A structured dismissal of a Chapter 11 bankruptcy case is a court order that includes special provisions. Unlike a standard dismissal, which ends the case unconditionally, a structured dismissal resolves certain issues through agreements among the debtor, creditors and other stakeholders. It may call for distributing the debtor’s remaining funds in a manner considered fair by all parties and by the court.

Structured dismissals, although not expressly provided for by the Bankruptcy Code, have been found to be implicitly authorized under 11 U.S.C. § 349(b). They have become practical alternatives in Chapter 11 cases where traditional outcomes are not viable or beneficial for the stakeholders involved. The reorganization may have become impractical due to few remaining assets, ongoing losses or insufficient creditor support. At the same time, conversion to Chapter 7 might be undesirable because it could lead to lower creditor recoveries, higher costs or disruptive liquidation. 

Compared to converting a case to Chapter 7, structured dismissals offer flexibility for the parties to negotiate terms that better reflect their priorities and circumstances. Structured dismissals can be less costly and quicker to implement than the process of appointing a Chapter 7 trustee and liquidating assets. For debtors, they allow for a more orderly wind-down of operations, potentially preserving jobs and maintaining critical business relationships. Because they are negotiated, structured dismissals can lead to more amicable resolutions and prevent protracted litigation.
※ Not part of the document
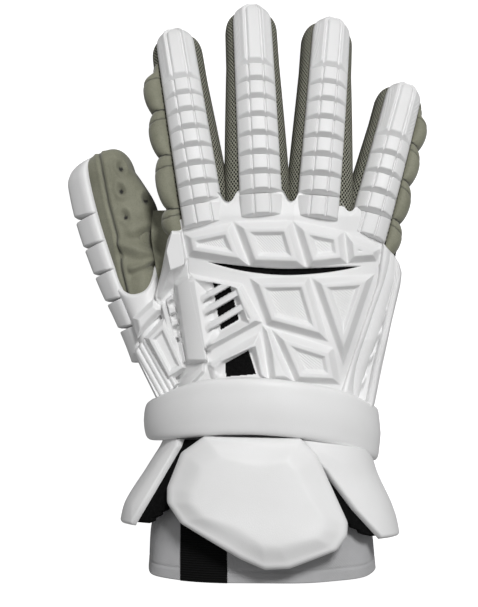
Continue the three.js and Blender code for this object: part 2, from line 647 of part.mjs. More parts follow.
// Pads down the index side, over the thumb base and down the outer edge.
const sideOutline = [
  [-60, 46], [-31.9, 46], [-29.2, 24.5], [-28.6, 17.2], [-18.4, -44], [-34.5, -44], [-41.5, 0], [-60, 20],
];
const [[lx, ly], , [mx, my]] = LADDER.path;
const rungs = Array.from({ length: LADDER.rungs }, (_, i) => {
  const t = (i + 0.6) / (LADDER.rungs + 0.2);
  const [x, y] = [lx + (mx - lx) * t, ly + (my - ly) * t];
  return strip([[x - 2, y], [x + 4, y + 0.6]], 2.4, 4.6);
});
const indexSide = onSkin(sideOutline, [...SIDE_TILES.map(tile), ...rungs]);
addPiece('index_side_block', indexSide.subtract(thumbGrown).subtract(digitPads), materials.white);
const thumbSkin = digitBody(DIGITS.thumb, GAP + SKIN, THUMB_START).subtract(thumbGrown);
const thumbBase = union([
  thumbSkin.intersect(prism(THUMB_WEB, DIGITS.thumb.z + 2)),
  skin.intersect(prism(THUMB_WEB, 40)),
  ...THUMB_TILES.map(tile),
]);
const baseRoom = union([handGrown, thumbGrown, thumbPadClear, indexSide]);
addPiece('thumb_base_pad', thumbBase.subtract(baseRoom), materials.white);
const railParts = [
  strip(OUTER_RAIL.path, OUTER_RAIL.width, 4.5),
  strip(OUTER_RAIL.rib, OUTER_RAIL.rib_width, 3.5),
];
const railOutline = [[77.4, 21.7], [76.8, 14], [59, -44], [100, -44], [100, 28]];
addPiece('outer_rail', onSkin(railOutline, railParts).subtract(digitPads), materials.white);

// Wrist: the fat roll, the inner cuff with its elastic panel, and the three loose flaps.
const handClear = handBody(2 * GAP, -70, KNUCKLE_END);
const rollClear = rollBody(GAP);
const onCuff = (floor) => (x, y, z) => {
  const share = clamp((CUFF_SLANT.from - y) / (CUFF_SLANT.from - CUFF_SLANT.to), 0, 1);
  const slant = CUFF_SLANT.low + ((CUFF_SLANT.top - CUFF_SLANT.low) * clamp(z, 0, 76)) / 76;
  return new THREE.Vector3(x, y + slant * share, Math.max(z, floor));
};
const cuffOuter = tableBody(CUFF, 0, -66.5, -147, onCuff(0));
const cuffInner = tableBody(CUFF, -CUFF_WALL, -66.4, -147.1, onCuff(CUFF_WALL));
const cuffTube = cuffOuter.subtract(cuffInner);
addPiece('wrist_roll', rollBody(0).subtract(handClear).subtract(cuffOuter), materials.white);
const panel = (grow) => prism([
  [ELASTIC.left - grow, -200], [ELASTIC.right + grow, -200], [ELASTIC.right + grow, ELASTIC.end + grow],
  [ELASTIC.left - grow, ELASTIC.end + grow],
], ELASTIC.above);
addPiece('wrist_cuff', cuffTube.subtract(panel(GAP)), materials.cuff);
addPiece('cuff_elastic', cuffTube.intersect(panel(0)), materials.black);

const bellLayer = (low, high) => tableBody(BELL, high, -60, -150).subtract(tableBody(BELL, low, -59, -151));
const inset = (outline, by) => {
  const middle = middleOf(outline);
  return outline.map(([x, y]) => {
    const [u, v] = [x - middle[0], y - middle[1]];
    const keep = 1 - by / Math.hypot(u, v);
    return [middle[0] + u * keep, middle[1] + v * keep];
  });
};
const shield = bellLayer(FLAP.shield_from, FLAP.shield).intersect(prism(SHIELD, 40));
const crown = bellLayer(FLAP.shield_from + 1, FLAP.crown).intersect(prism(inset(SHIELD, FLAP.inset), 40));
addPiece('cuff_shield', shield.add(crown).subtract(rollClear), materials.white);
const wingLayer = bellLayer(0, FLAP.wing);
const liningLayer = bellLayer(LINING.low, LINING.high);
const wings = [
  { side: 'thumb', plan: WING_THUMB, lining: LINING_THUMB },
  { side: 'outer', plan: WING_OUTER, lining: LINING_OUTER },
];
for (const { side, plan, lining } of wings) {
  const low = WING_LOW[side];
  const wing = wingLayer.intersect(prism(plan, low)).subtract(rollClear);
  const under = liningLayer.intersect(prism(lining, low + 2)).subtract(rollClear);
  addPiece('cuff_wing_' + side, wing, materials.white);
  addPiece('wing_lining_' + side, under, materials.black);
}

// The part's origin is the middle of its footprint on the surface.
const extent = new THREE.Box3().setFromObject(glove);
glove.position.set(-(extent.min.x + extent.max.x) / 2, -(extent.min.y + extent.max.y) / 2, -extent.min.z);

export default glove;
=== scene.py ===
"""Looks of a right-hand lacrosse glove lying palm down, laid out as an add-on and run as a script."""

import bmesh
import bpy
import numpy as np
from bpy.props import FloatProperty, FloatVectorProperty, PointerProperty
from bpy.types import Operator, Panel, PropertyGroup
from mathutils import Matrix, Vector


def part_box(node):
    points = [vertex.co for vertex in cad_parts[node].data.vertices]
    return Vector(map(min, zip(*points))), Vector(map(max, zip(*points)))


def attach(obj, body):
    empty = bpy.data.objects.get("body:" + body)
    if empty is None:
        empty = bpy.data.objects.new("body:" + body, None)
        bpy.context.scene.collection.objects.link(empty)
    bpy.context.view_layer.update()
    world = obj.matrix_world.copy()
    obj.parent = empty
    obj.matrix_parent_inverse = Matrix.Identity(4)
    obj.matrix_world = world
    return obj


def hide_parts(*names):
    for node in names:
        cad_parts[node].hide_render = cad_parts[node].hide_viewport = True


bl_info = {
    "name": "Lacrosse glove",
    "version": (1, 0, 0),
    "blender": (4, 5, 0),
    "location": "View3D > Sidebar > Glove",
    "description": "Builds the padded surfaces, cloth and leather of a lacrosse glove on its packed frame",
    "category": "Mesh",
}

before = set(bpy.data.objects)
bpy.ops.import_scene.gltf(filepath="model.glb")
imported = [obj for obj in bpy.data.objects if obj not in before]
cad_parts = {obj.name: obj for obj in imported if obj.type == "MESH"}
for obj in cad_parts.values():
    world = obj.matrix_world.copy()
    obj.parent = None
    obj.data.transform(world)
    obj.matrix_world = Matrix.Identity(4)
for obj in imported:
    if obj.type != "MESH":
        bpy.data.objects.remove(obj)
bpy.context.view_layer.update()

# Lengths in the tables below are millimetres about a drawing origin over the palm. The frame's own
# boxes tell where that origin lies.
MM = 0.001
CUFF_RIM_LEFT = -49.0
HAND_START = -66.0
ORIGIN = np.array([
    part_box("wrist_cuff")[0].x / MM - CUFF_RIM_LEFT,
    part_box("palm")[0].y / MM - HAND_START,
    0.0,
])

WALL = 1.8
SKIN = 2.0
ROUNDNESS = 2.6
SEAM_HEIGHT = -4.5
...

The court’s order for a structured dismissal may include various provisions such as:

  • a specific asset distribution plan that may not adhere strictly to the statutory priority scheme
  • procedures for resolving outstanding claims, possibly including the appointment of a trustee or agent to manage this process
  • releases and injunctions that protect certain parties from future litigation related to the debtor’s bankruptcy 
  • approval of a budget for winding down the debtor’s operations
  • retention of court jurisdiction to resolve disputes arising from the implementation of the dismissal order

Provisions can also be made for handling or terminating pending litigation or motions within the bankruptcy case.

Note that a structured dismissal cannot violate the Bankruptcy Code’s absolute priority rule regarding order of repayment without the consent of all creditors. As such, it requires careful drafting of a detailed agreement, with the aid of a skilled Chapter 11 attorney, to ensure the court will find it fair and compliant with all bankruptcy code provisions.

The Law Offices of Michael Jay Berger in Beverly Hills is one of Southern California’s most experienced Chapter 11 bankruptcy law firms, with 12 locations across the region. If your company is struggling with debt, call 310-271-6223 or contact us online to schedule a consultation.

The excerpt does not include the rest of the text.